2007, als der alte Kirchenkreis Pinneberg noch existierte, zählte er 62.674 Mitglieder bei einer Bevölkerung von 142.578 Personen. Das entspricht einem Anteil von damals 43,96 Prozent. In den Gemeinden, die damals zum Kirchenkreis Pinneberg gehörten, lebten fünf Jahre später 143.980 Menschen. Von ihnen waren 55.993 Mitglied der evangelischen Kirche, was 38,9 Prozent ausmacht. Im gesamten Kirchenkreis Hamburg-West/Südholstein betrug 2012 der Anteil der Gemeindeglieder an der Wohnbevölkerung 33.38 Prozent.

"Ich bin mit dieser Entwicklung nicht zufrieden, das schmerzt mich auch", sagt Drope. Und er fügt hinzu: "Wenn alle, die getauft sind, noch in der Kirche wären, dann hätten wir heute doppelt so viele Mitglieder." Ein Geheimrezept, Abtrünnige zurückzugewinnen und neue Mitglieder anzuwerben, hat der Propst nicht. Kirche müsse sich immer wieder anbieten, sagt er. "Wir müssen stärker deutlich machen, wofür Kirche steht und welche Leistungen wir bringen."

Dem stimmt sein Kollege Thomas Bergemann, Propst im Kirchenkreis Rantzau-Münsterdorf, voll zu. "Wir müssen zunehmend offensiv werden und unsere Angebote an die Menschen herantragen." Alles in allem, so findet Bergemann, steht sein Kirchenkreis mit einem Anteil an der Gesamtbevölkerung von aktuell 53,5 Prozent vergleichsweise gut da. Bergemann: "Wir können uns weiter Volkskirche nennen."

Der Kirchenkreis Rantzau-Münsterdorf hat 107.997 Mitglieder, die aus den Kreisen Pinneberg und Steinburg stammen. Die aktuellste Statistik weist für 2011 insgesamt 884 Taufen und 149 Neueintritte aus. Dem stehen 919 Austritte und 1217 Bestattungen gegenüber. Setzt sich dieser Trend fort, unterschreitet der Kirchenkreis 2018 die Grenze von 100.000 Mitgliedern.

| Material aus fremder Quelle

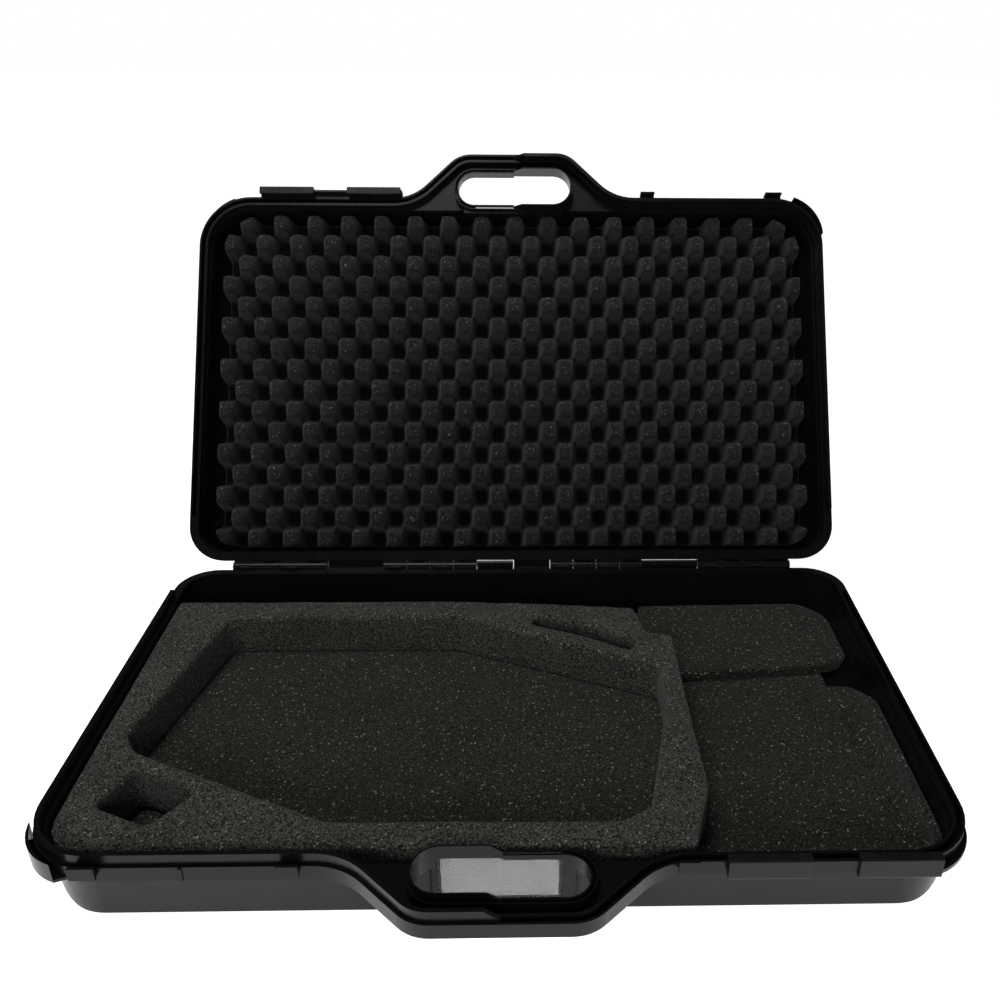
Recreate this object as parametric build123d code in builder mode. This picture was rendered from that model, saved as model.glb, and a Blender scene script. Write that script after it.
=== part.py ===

Auf die Kirchensteuereinnahmen wirken sich die sinkenden Mitgliederzahlen übrigens nicht aus. Der Haushalt des Kirchenkreises Rantzau-Münsterdorf beträgt 2013 insgesamt elf Millionen Euro. Vor zehn Jahren sah das anders aus. Damals lag das verfügbare Budget bei acht Millionen Euro. Ähnlich sieht die finanzielle Lage im deutlich größeren Nachbarkirchenkreis aus. In Hamburg-West/Südholstein stehen in diesem Jahr 26,7 Millionen Euro im Gesamthaushalt. 2007 lag dieser Wert noch bei 24,1 Millionen Euro.